TASK TO COMPLETE: Write out only the span of lines that begins at the line with "base_baize();" and ends at the line with "obj.parent = None". Keep both end lines, word for word.

SUPPLIED DATA:
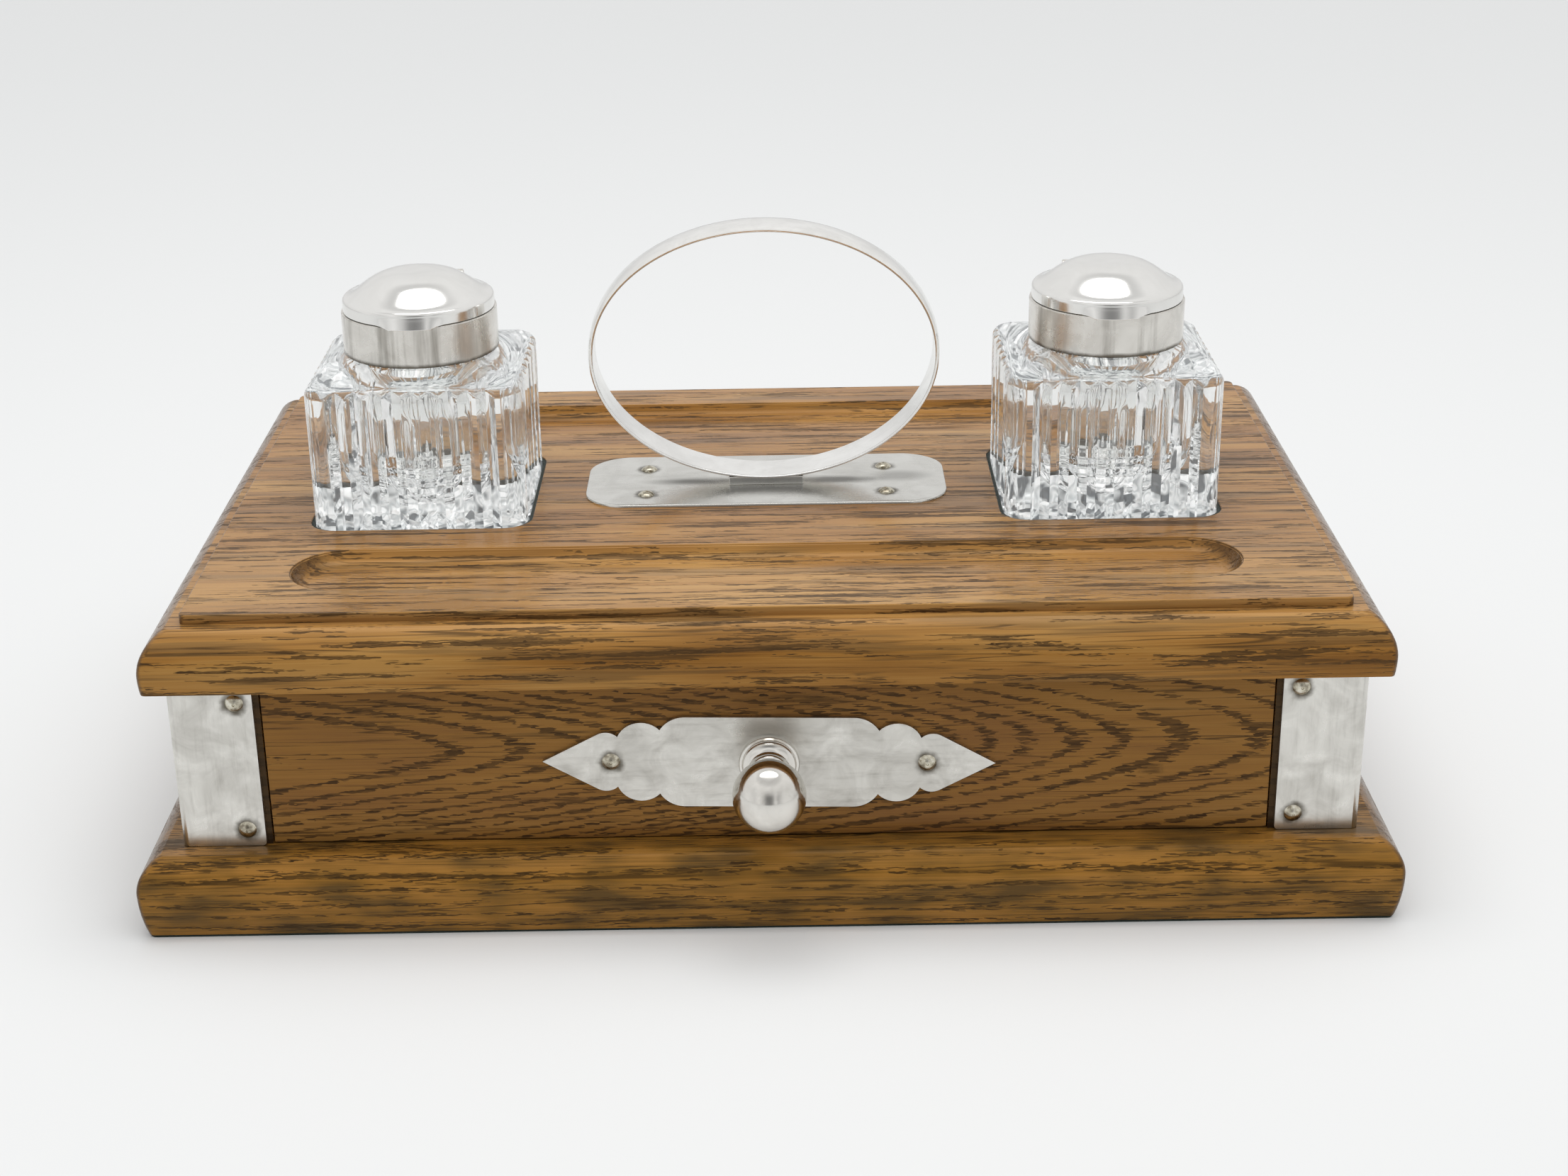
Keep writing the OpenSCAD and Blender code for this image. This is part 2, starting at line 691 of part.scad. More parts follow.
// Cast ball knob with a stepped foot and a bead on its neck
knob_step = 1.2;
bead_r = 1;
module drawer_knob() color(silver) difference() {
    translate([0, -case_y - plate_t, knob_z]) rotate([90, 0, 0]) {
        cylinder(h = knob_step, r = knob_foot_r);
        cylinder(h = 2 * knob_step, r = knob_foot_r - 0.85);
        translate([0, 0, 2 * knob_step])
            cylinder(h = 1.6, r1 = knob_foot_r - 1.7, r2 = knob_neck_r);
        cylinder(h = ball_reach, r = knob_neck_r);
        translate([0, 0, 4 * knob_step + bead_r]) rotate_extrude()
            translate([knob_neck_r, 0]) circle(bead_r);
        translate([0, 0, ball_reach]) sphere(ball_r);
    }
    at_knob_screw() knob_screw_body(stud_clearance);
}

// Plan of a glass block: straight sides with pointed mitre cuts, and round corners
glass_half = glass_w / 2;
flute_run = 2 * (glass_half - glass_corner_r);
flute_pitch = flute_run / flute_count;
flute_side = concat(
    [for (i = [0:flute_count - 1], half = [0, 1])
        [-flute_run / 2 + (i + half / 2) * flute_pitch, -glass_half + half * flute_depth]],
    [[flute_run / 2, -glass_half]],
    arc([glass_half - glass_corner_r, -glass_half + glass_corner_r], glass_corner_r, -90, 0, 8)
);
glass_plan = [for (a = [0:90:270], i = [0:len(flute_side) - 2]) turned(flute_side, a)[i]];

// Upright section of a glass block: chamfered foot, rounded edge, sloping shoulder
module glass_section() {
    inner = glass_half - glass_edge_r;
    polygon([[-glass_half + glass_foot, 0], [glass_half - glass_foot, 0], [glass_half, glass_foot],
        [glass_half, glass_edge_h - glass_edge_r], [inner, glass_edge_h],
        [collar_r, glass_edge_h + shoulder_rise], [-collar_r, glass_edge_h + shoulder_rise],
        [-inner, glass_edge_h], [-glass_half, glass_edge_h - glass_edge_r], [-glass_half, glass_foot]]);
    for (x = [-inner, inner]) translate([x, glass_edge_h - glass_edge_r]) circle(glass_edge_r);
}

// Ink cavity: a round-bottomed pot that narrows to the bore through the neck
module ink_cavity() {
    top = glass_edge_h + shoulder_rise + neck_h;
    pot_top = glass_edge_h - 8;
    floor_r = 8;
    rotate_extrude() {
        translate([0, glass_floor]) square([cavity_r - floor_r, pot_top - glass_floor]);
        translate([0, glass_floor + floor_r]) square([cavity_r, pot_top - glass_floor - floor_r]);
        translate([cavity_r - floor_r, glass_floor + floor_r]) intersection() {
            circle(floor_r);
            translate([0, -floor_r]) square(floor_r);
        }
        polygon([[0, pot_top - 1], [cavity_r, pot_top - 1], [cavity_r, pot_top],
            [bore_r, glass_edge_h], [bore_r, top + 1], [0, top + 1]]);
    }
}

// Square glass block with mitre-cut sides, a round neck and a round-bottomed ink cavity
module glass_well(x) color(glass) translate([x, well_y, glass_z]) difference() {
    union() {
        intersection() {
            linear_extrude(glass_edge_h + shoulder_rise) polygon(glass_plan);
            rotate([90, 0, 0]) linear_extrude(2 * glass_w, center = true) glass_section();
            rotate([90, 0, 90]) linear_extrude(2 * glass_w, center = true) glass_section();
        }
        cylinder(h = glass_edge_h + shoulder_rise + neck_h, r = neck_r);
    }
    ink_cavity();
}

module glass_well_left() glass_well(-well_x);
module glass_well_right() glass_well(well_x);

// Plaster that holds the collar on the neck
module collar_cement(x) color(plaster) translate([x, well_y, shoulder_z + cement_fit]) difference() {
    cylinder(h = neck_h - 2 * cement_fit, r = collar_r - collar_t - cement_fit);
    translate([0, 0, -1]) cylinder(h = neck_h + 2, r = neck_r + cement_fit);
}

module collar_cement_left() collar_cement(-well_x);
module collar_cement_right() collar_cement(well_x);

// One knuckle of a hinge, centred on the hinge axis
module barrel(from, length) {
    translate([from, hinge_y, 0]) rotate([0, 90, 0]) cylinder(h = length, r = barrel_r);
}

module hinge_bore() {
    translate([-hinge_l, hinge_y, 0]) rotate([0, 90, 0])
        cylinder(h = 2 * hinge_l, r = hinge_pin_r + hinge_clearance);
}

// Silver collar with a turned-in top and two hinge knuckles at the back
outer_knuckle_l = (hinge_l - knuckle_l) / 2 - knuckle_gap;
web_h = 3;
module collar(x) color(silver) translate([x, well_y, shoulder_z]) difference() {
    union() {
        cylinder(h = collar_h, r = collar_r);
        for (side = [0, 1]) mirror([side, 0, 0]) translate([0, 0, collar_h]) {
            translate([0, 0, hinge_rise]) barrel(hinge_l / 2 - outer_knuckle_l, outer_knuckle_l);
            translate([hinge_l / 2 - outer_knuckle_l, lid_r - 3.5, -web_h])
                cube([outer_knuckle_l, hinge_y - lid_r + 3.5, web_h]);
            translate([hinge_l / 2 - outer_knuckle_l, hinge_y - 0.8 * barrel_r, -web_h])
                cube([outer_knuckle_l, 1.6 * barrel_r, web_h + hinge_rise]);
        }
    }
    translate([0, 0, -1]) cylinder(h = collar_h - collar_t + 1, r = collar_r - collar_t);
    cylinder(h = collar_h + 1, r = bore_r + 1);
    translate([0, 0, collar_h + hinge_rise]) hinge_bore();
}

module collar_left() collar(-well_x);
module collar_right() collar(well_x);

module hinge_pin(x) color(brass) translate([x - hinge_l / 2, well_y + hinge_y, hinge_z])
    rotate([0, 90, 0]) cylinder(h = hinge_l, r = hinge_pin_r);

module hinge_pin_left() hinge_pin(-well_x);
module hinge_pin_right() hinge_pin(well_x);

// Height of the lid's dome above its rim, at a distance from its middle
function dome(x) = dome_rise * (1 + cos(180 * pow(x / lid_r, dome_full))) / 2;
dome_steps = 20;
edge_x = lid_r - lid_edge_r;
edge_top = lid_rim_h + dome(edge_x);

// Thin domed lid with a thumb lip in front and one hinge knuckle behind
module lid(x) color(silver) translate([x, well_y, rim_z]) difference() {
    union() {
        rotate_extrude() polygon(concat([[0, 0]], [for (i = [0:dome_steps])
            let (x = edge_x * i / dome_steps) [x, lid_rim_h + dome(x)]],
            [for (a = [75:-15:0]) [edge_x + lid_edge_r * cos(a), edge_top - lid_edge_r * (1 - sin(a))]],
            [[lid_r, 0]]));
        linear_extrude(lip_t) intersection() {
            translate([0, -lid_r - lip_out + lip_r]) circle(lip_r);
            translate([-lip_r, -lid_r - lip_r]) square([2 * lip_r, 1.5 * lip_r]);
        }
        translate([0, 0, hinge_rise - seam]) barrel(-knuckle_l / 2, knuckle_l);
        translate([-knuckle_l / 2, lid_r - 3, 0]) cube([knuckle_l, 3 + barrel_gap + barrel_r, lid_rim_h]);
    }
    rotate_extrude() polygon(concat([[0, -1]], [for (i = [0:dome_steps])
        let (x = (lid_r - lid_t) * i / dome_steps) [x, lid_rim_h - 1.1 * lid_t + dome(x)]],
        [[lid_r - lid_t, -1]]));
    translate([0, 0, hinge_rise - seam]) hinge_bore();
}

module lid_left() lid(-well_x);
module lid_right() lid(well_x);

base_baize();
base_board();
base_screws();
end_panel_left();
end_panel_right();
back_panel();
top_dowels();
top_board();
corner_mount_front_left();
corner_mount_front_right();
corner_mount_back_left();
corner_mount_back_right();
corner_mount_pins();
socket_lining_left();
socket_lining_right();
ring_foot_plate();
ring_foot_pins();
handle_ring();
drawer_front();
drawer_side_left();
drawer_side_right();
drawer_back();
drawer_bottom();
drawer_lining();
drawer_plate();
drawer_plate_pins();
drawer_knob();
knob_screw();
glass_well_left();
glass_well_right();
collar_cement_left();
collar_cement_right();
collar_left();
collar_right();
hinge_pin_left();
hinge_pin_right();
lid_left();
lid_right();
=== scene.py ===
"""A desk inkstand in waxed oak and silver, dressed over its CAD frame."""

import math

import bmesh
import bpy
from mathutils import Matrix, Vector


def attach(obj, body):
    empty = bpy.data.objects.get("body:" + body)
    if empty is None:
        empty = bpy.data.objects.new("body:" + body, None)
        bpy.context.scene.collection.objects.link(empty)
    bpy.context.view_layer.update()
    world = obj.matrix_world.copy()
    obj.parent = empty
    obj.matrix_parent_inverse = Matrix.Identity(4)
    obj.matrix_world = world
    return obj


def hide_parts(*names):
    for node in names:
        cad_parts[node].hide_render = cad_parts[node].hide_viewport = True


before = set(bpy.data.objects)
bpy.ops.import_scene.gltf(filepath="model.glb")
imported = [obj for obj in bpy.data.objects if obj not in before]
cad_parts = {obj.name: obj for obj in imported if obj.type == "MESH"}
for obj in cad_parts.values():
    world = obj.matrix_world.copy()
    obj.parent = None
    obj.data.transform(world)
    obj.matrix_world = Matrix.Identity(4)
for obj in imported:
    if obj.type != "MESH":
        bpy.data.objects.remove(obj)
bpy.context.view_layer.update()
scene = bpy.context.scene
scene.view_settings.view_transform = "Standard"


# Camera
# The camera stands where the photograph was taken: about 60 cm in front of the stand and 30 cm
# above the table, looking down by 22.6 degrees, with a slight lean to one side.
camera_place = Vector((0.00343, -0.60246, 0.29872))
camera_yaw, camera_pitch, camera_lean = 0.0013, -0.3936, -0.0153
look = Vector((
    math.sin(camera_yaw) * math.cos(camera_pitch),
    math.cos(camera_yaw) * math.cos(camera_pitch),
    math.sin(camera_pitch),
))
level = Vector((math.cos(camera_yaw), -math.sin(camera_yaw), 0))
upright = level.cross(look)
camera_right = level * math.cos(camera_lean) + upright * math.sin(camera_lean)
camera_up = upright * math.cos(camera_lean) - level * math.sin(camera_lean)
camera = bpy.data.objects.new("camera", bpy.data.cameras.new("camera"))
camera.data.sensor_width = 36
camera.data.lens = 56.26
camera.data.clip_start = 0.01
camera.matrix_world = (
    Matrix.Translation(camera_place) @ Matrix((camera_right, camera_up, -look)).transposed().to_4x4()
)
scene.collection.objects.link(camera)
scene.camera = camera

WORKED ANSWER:
base_baize();
base_board();
base_screws();
end_panel_left();
end_panel_right();
back_panel();
top_dowels();
top_board();
corner_mount_front_left();
corner_mount_front_right();
corner_mount_back_left();
corner_mount_back_right();
corner_mount_pins();
socket_lining_left();
socket_lining_right();
ring_foot_plate();
ring_foot_pins();
handle_ring();
drawer_front();
drawer_side_left();
drawer_side_right();
drawer_back();
drawer_bottom();
drawer_lining();
drawer_plate();
drawer_plate_pins();
drawer_knob();
knob_screw();
glass_well_left();
glass_well_right();
collar_cement_left();
collar_cement_right();
collar_left();
collar_right();
hinge_pin_left();
hinge_pin_right();
lid_left();
lid_right();
=== scene.py ===
"""A desk inkstand in waxed oak and silver, dressed over its CAD frame."""

import math

import bmesh
import bpy
from mathutils import Matrix, Vector


def attach(obj, body):
    empty = bpy.data.objects.get("body:" + body)
    if empty is None:
        empty = bpy.data.objects.new("body:" + body, None)
        bpy.context.scene.collection.objects.link(empty)
    bpy.context.view_layer.update()
    world = obj.matrix_world.copy()
    obj.parent = empty
    obj.matrix_parent_inverse = Matrix.Identity(4)
    obj.matrix_world = world
    return obj


def hide_parts(*names):
    for node in names:
        cad_parts[node].hide_render = cad_parts[node].hide_viewport = True


before = set(bpy.data.objects)
bpy.ops.import_scene.gltf(filepath="model.glb")
imported = [obj for obj in bpy.data.objects if obj not in before]
cad_parts = {obj.name: obj for obj in imported if obj.type == "MESH"}
for obj in cad_parts.values():
    world = obj.matrix_world.copy()
    obj.parent = None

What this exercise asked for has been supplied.